> Data to use

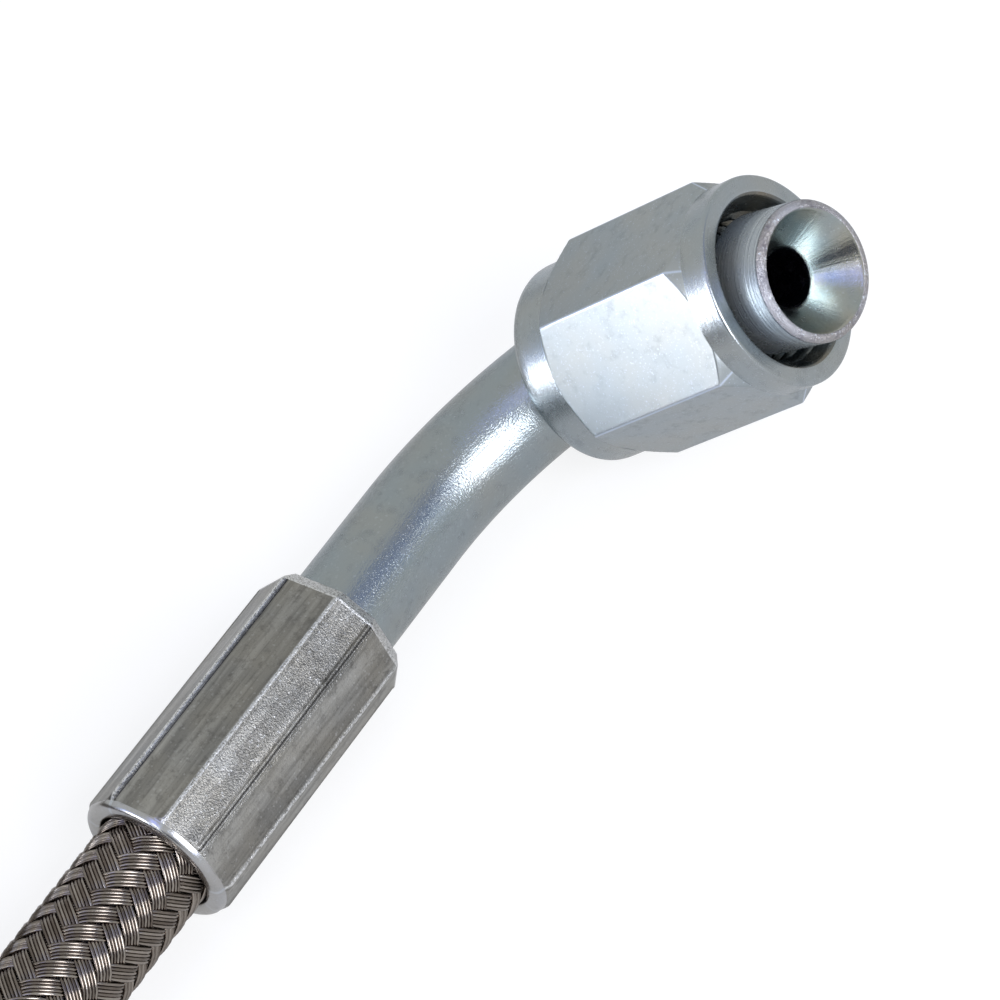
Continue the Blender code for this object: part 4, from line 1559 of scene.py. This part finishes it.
@dataclass
class Studio:
    """Pale floor, plain surroundings and soft lights."""

    floor_size: float = 6.0
    floor_drop: float = 0.02 * MM
    surround: Colour = (0.64, 0.66, 0.67)
    floor_albedo: float = 0.30
    floor_glow: float = 0.74
    mirror_share: float = 0.5
    target: Vector = Vector((0.02, 0.0, 0.01))
    boxes: tuple[SoftBox, ...] = (
        SoftBox("left_box", 151.0, 12.0, 0.75, 0.30, 0.46, 7.2),
        SoftBox("left_fringe", 149.0, 18.0, 0.80, 0.62, 0.66, 0.9, (0.25, 0.42, 1.0)),
        SoftBox("camera_box", -106.0, 36.0, 0.80, 0.36, 0.44, 9.0),
        SoftBox("camera_fringe", -106.0, 36.0, 0.85, 0.58, 0.64, 0.9, (0.25, 0.42, 1.0)),
        SoftBox("tube_strip", 178.0, 38.0, 0.80, 0.06, 0.40, 3.0),
        SoftBox("tube_fringe", 180.0, 62.0, 0.80, 0.16, 0.46, 1.5, (0.22, 0.30, 1.0)),
    )
    patches: tuple[SkyPatch, ...] = (
        SkyPatch(-50.0, 44.0, 24.0, (0.24, 0.30, 0.50)),
        SkyPatch(-164.0, 23.0, 16.0, (0.04, 0.05, 0.09)),
    )

    def build(self) -> None:
        """Builds floor, world and lights, and sets the plain colour transform."""
        scene = bpy.context.scene
        scene.view_settings.view_transform = "Standard"
        self._floor()
        self._world(scene)
        for box in self.boxes:
            box.build(self.target)

    def _floor(self) -> None:
        """Builds the floor, white to the camera and in reflections, with the line's soft shadow on it."""
        shape = bmesh.new()
        bmesh.ops.create_grid(shape, x_segments=4, y_segments=4, size=self.floor_size / 2)
        mesh = bpy.data.meshes.new("pale_floor")
        shape.to_mesh(mesh)
        shape.free()
        floor = add_object("pale_floor", mesh)
        floor.location.z = -self.floor_drop
        material, graph, shader = new_material("pale_floor")
        path = graph.add("LightPath").outputs
        mirrored = graph.math("ADD", path["Is Glossy Ray"], path["Is Transmission Ray"])
        mirrored = graph.math("MULTIPLY", mirrored, self.mirror_share)
        seen = graph.math("MINIMUM", graph.math("ADD", path["Is Camera Ray"], mirrored), 1.0)
        shader.inputs["Base Color"].default_value = (*[self.floor_albedo] * 3, 1)
        shader.inputs["Roughness"].default_value = 1.0
        shader.inputs["Specular IOR Level"].default_value = 0.0
        shader.inputs["Emission Color"].default_value = (1, 1, 1, 1)
        graph.feed(shader, "Emission Strength", graph.math("MULTIPLY", seen, self.floor_glow))
        mesh.materials.append(material)

    def _world(self, scene: bpy.types.Scene) -> None:
        """Builds the plain grey surroundings, white where the camera sees them past the floor."""
        world = bpy.data.worlds.new("surroundings")
        world.use_nodes = True
        graph = Graph(world.node_tree)
        background = world.node_tree.nodes["Background"]
        direction = graph.add("TexCoord").outputs["Generated"]
        colour: object = self.surround
        for patch in self.patches:
            middle = sky_direction(patch.azimuth, patch.elevation)
            facing = graph.add("VectorMath", {0: direction, 1: middle}, operation="DOT_PRODUCT")
            edge = math.cos(math.radians(patch.reach))
            core = math.cos(math.radians(patch.reach * patch.core_share))
            colour = graph.mix(graph.spread(facing.outputs["Value"], edge, core), colour, patch.colour)
        camera_ray = graph.add("LightPath").outputs["Is Camera Ray"]
        colour = graph.mix(camera_ray, colour, (1.0, 1.0, 1.0))
        graph.feed(background, "Color", colour)
        scene.world = world


def dress_inner_pieces(finishes: Finishes) -> None:
    """Gives the CAD nodes that stay their own materials.

    Args:
        finishes: The line's materials.
    """
    covers = {"nipple": finishes.tube, "liner_end": finishes.liner, "braid_end": finishes.band}
    for name, node in frame["nodes"].items():
        for ending, material in covers.items():
            if name.endswith(ending):
                node.data.materials.clear()
                node.data.materials.append(material)


def main() -> None:
    """Builds the camera, the hose and its fittings, and the studio round them."""
    logging.basicConfig(level=logging.INFO, format="%(name)s: %(message)s")
    Viewpoint().build()
    finishes = Finishes()
    route = HoseRoute()
    hose = Hose(finishes, route)
    core, *braids = hose.build()
    LOG.info("hose length %.4f", route.length)
    ties = [Tie("coil_tie_front", math.radians(215), route, finishes.strap).build(),
            Tie("coil_tie_back", math.radians(120), route, finishes.strap).build()]

    bent_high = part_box("elbow_ferrule")[1]
    far_low, far_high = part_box("straight_ferrule")
    in_ferrule = 3.2 * MM
    bent_foot = Vector((bent_high.x - in_ferrule, 0, route.AXIS_HEIGHT))
    far_middle = (far_low + far_high) / 2
    far_foot = Vector((far_high.x - in_ferrule, far_middle.y, far_middle.z))
    Ferrule("elbow_crimped_ferrule", "elbow_ferrule", finishes).build()
    Stem("elbow_bent_tube", "elbow_stem", bent_foot, finishes, straight=in_ferrule + 9.5 * MM,
         bend_radius=19.45 * MM, bend_angle=math.radians(90), lift=math.radians(34.3),
         nose_straight=8.65 * MM).build()
    SwivelNut("elbow_swivel_nut", "elbow_nut", Body.BENT_NUT, "elbow_nut_turn", "elbow_nut_flat",
              finishes).build()
    far_pieces = [
        Ferrule("straight_crimped_ferrule", "straight_ferrule", finishes).build(),
        Stem("straight_tube", "straight_stem", far_foot, finishes, straight=12.3 * MM,
             nose_straight=17.9 * MM).build(),
        SwivelNut("straight_swivel_nut", "straight_nut", Body.STRAIGHT_NUT, "straight_nut_turn",
                  "straight_nut_flat", finishes).build(),
    ]
    dress_inner_pieces(finishes)
    Studio().build()


if __name__ == "__main__":
    main()
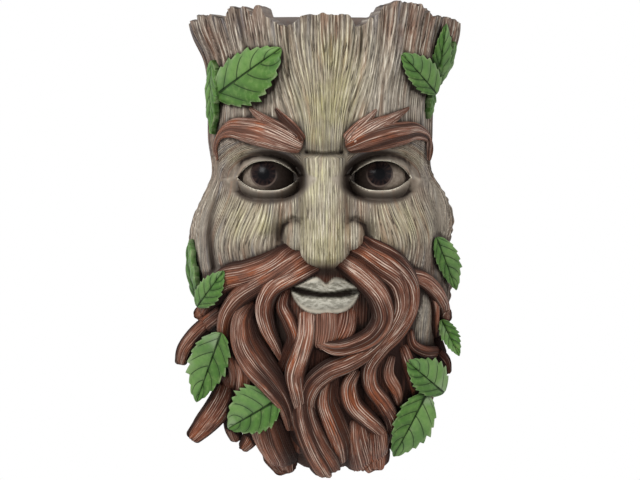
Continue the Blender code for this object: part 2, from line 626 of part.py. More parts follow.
def slot_outline(low_z, high_z, radius, y, sides=10):
    """A slot with round ends, from low_z to high_z."""
    points = []
    for middle, first in ((high_z, 0.0), (low_z, math.pi)):
        for i in range(sides + 1):
            turn = first + math.pi * i / sides
            points.append((radius * math.cos(turn), y, middle + radius * math.sin(turn)))
    return points


def keyhole_cutters():
    """The entry for the screw's head, the slot for its shank, and the room behind the lip."""
    seat = HANG_HEIGHT - ORIGIN_HEIGHT
    entry = seat - KEYHOLE_DROP
    head, shank = (SCREW_HEAD + SCREW_CLEARANCE) / 2, (SCREW_SHANK + SCREW_CLEARANCE) / 2
    outside = TRIM
    return [
        loft("keyhole_entry", [disc(entry, head, outside), disc(entry, head, -KEYHOLE_DEEP)]),
        loft(
            "keyhole_slot",
            [slot_outline(entry, seat, shank, outside), slot_outline(entry, seat, shank, -KEYHOLE_DEEP * 0.9)],
        ),
        loft(
            "keyhole_room",
            [
                slot_outline(entry, seat, head * 0.98, -KEYHOLE_LIP),
                slot_outline(entry, seat, head * 0.98, -KEYHOLE_DEEP * 0.98),
            ],
        ),
    ]


def combine(made, other, operation):
    modifier = made.modifiers.new(f"{operation.title()} {other.name}", "BOOLEAN")
    modifier.operation = operation
    modifier.object = other
    modifier.solver = "EXACT"


def material(name, colour, roughness):
    made = bpy.data.materials.new(name)
    made.use_nodes = True
    shader = made.node_tree.nodes["Principled BSDF"]
    shader.inputs["Base Color"].default_value = (*colour, 1)
    shader.inputs["Roughness"].default_value = roughness
    shader.inputs["Metallic"].default_value = 0
    return made


def clear_scene():
    for old in list(bpy.data.objects):
        bpy.data.objects.remove(old)


def main():
    clear_scene()
    planter = sculpture()
    bark = BVHTree.FromObject(planter, bpy.context.evaluated_depsgraph_get())
    for leaf in leaf_meshes(bark):
        combine(planter, use_as_cutter(leaf), "UNION")
    behind = box_cutter(
        "wall", (-WIDTH, 0.0, -ORIGIN_HEIGHT - HEIGHT), (WIDTH, DEPTH, 2 * HEIGHT - ORIGIN_HEIGHT)
    )
    for cutter in (behind, pocket(), *keyhole_cutters()):
        combine(planter, cutter, "DIFFERENCE")
    without_crumbs(baked(planter))
    planter.data.materials.append(material("painted_resin", RESIN_BARK, 0.7))


main()
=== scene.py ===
"""Painted look of the wall planter: carved bark, beard, brows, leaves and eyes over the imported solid."""
import math

import bpy
import numpy as np
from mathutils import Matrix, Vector
from mathutils.bvhtree import BVHTree


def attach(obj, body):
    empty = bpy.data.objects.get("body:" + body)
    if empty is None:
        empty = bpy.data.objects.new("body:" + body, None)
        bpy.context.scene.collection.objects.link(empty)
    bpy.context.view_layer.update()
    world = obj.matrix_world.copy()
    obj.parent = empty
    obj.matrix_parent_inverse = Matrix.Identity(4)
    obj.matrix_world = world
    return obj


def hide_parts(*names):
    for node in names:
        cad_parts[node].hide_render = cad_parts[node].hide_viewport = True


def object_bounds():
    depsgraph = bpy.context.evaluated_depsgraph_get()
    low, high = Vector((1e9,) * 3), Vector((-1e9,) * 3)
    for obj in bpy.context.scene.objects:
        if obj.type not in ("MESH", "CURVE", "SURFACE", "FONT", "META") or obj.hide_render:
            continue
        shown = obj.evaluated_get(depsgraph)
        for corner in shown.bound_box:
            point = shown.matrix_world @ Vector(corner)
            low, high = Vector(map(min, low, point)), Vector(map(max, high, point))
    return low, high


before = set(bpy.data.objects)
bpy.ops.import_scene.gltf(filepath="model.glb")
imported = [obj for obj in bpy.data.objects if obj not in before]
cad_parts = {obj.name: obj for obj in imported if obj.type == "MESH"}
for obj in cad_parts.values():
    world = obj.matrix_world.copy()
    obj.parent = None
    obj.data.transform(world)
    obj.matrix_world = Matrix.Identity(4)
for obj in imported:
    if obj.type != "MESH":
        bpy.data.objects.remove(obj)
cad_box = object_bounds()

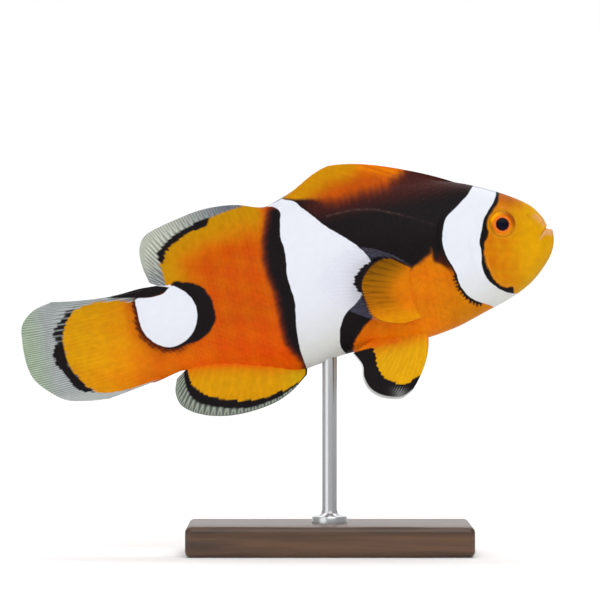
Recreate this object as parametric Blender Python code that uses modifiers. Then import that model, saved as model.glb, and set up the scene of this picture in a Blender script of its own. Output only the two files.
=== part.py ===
"""A life-size true percula clownfish, swimming nose-up, on a small display stand.

Units are metres and +Z is up. The fish is modelled level in its own frame, with the snout at
the origin, the nose along +X and the fish's right side along -Y. An empty pitches it nose-up
and holds it over the stand. The world's origin is the centre of the base's underside.
"""

import math

import bmesh
import bpy
import numpy as np
from mathutils import Vector

# Driving sizes
TOTAL_LENGTH = 0.080  # snout to the end of the tail fin
MM = TOTAL_LENGTH / 80.0  # a millimetre of the fish, so that its sizes all follow its length
GAP = 0.0003  # clearance between pieces that meet
NOSE_UP = math.radians(12.0)
SNOUT_HEIGHT = 0.0467  # snout tip above the underside of the base

# Body stations from the snout to the root of the tail fin:
# place along the body, height of the back, height of the belly, half width
BODY = MM * np.array(
    [
        (0.15, 0.6, 0.6, 0.0),  # tip of the lower lip
        (-0.65, 2.6, -2.3, 1.35),  # front of the upper lip
        (-2.0, 4.8, -3.95, 2.2),
        (-5.0, 7.15, -6.35, 3.4),
        (-8.0, 8.85, -7.7, 4.1),  # eye
        (-12.0, 10.65, -8.9, 4.8),
        (-17.0, 12.2, -10.3, 5.4),  # edge of the gill cover
        (-22.0, 13.05, -10.9, 5.6),  # widest, at the pectoral fins
        (-28.0, 13.15, -10.65, 5.4),
        (-34.0, 12.5, -10.75, 4.9),
        (-39.5, 11.5, -11.4, 4.25),  # vent
        (-46.0, 9.65, -9.6, 3.4),
        (-52.0, 7.1, -8.15, 2.5),
        (-57.0, 5.2, -8.0, 1.9),  # narrowest, in the tail stalk
        (-61.8, 5.2, -9.0, 1.45),
    ]
)
WIDEST_LEVEL = 0.52  # level of the widest point, as a share of the depth
BACK_TAPER, BELLY_TAPER = 1.1, 0.9  # over 1 is a keeled section, under 1 a full one
RING_POINTS = 32

# Where the body is parted into head, trunk and tail
HEAD_END = -17.2 * MM
TRUNK_SPLIT = -39.2 * MM
STALK_FROM = -52.2 * MM
STALK_END = -61.5 * MM

# Slow sideways bend of the hind body, towards the fish's left
SWAY_FROM = -38.0 * MM
TAIL_SWAY = 3.0 * MM

# Mouth and gill cover, as outlines seen from the side
LOWER_JAW = MM * np.array([(1.0, 1.35), (-0.7, 1.35), (-1.95, 0.3), (-4.3, -7.0), (1.0, -7.0)])
MOUTH_CUT = MM * np.array(
    [(1.0, 4.0), (-0.65, 4.0), (-0.65, 1.65), (-2.2, 0.55), (-4.6, -7.2), (1.0, -7.2)]
)
GILL_REAR = MM * np.array([(-12.7, 5.9), (-15.2, 4.6), (-16.2, 1.4), (-15.3, -3.0), (-13.0, -6.8)])
GILL_FRONT = MM * np.array([(-11.7, -6.7), (-10.9, -4.2), (-11.2, -0.5), (-10.8, 2.8), (-11.3, 5.3)])
GILL_PLATE = 1.2 * MM

# Eyes
EYE_CENTRE = MM * np.array([-7.12, 2.5, 3.18])
EYE_RADIUS = 2.45 * MM
EYE_HALF_DEPTH = 1.8 * MM
EYE_AXIS = (0.14, 1.0, 0.14)  # outwards, and a little forwards and up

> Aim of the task
Read the data above and pull out each line that holds the string "follow".

> Task answer
Continue the Blender code for this object: part 2, from line 626 of part.py. More parts follow.
MM = TOTAL_LENGTH / 80.0  # a millimetre of the fish, so that its sizes all follow its length